Starting with the first line and ending with the line that holds "and rust specks.", repeat the material exactly.

------------------------------------------------------------------------

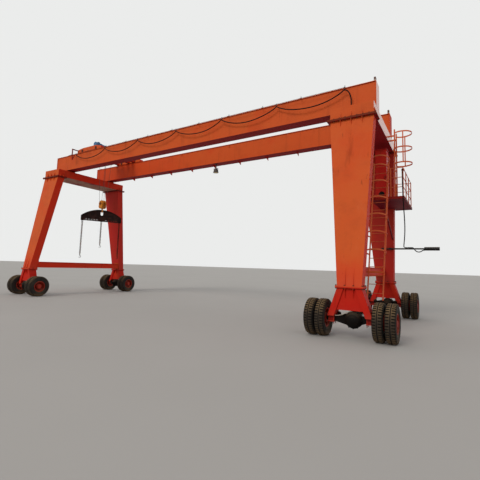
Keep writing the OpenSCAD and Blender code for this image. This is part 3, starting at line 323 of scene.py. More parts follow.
def steel_paint(name, fresh, front, back=None, gloss=0.0, glaze=0.0, cake=0.0, splash=0.0, left_red=0.0):
    """Paint that the sun has faded on its front and back, with grime, runs, dust on ledges and rust specks.

    glaze is the shine of the faces that look along +X, cake the dust that sticks under a beam, splash the
    height that mud reaches, and left_red how much redder the front is towards the crane's left end."""
    look, tone = Paint(name, fresh), finish()
    broad = look.noise(0.55, 4.0)
    fine = look.noise(9.0, 5.0, 0.6)
    look.lay(tone.blotch, look.noise(0.7, 4.0, 0.6, shift=(2, 9, 4)).clamp(0.45, 0.75) * 0.5)
    ahead = (look.facing(1) * -1.0).clamp(0.2, 0.8)
    behind = look.facing(1).clamp(0.2, 0.8)
    if left_red:
        ahead = ahead * (1.0 - left_red * (1.0 - look.along(0).clamp(-7.0, 1.0)))
    look.lay(front, ahead * (0.84 + 0.40 * (broad - 0.5)))
    look.lay(back or front, behind * (0.80 + 0.40 * (broad - 0.5)))
    flat = ahead + behind
    patch = look.noise(0.9, 2.0, 0.4, shift=(3.1, 7.7, 1.3)).clamp(0.56, 0.70)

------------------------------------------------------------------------

● **Written reply**:
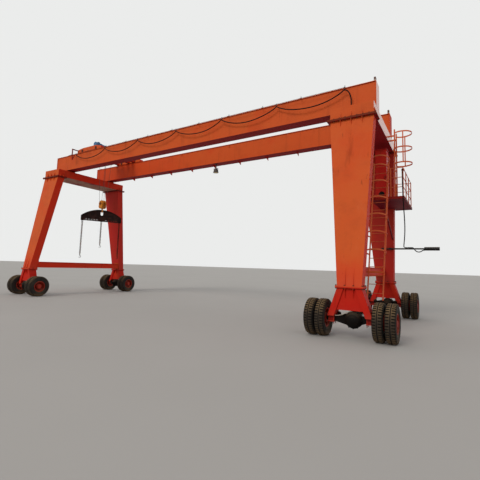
Keep writing the OpenSCAD and Blender code for this image. This is part 3, starting at line 323 of scene.py. More parts follow.
def steel_paint(name, fresh, front, back=None, gloss=0.0, glaze=0.0, cake=0.0, splash=0.0, left_red=0.0):
    """Paint that the sun has faded on its front and back, with grime, runs, dust on ledges and rust specks.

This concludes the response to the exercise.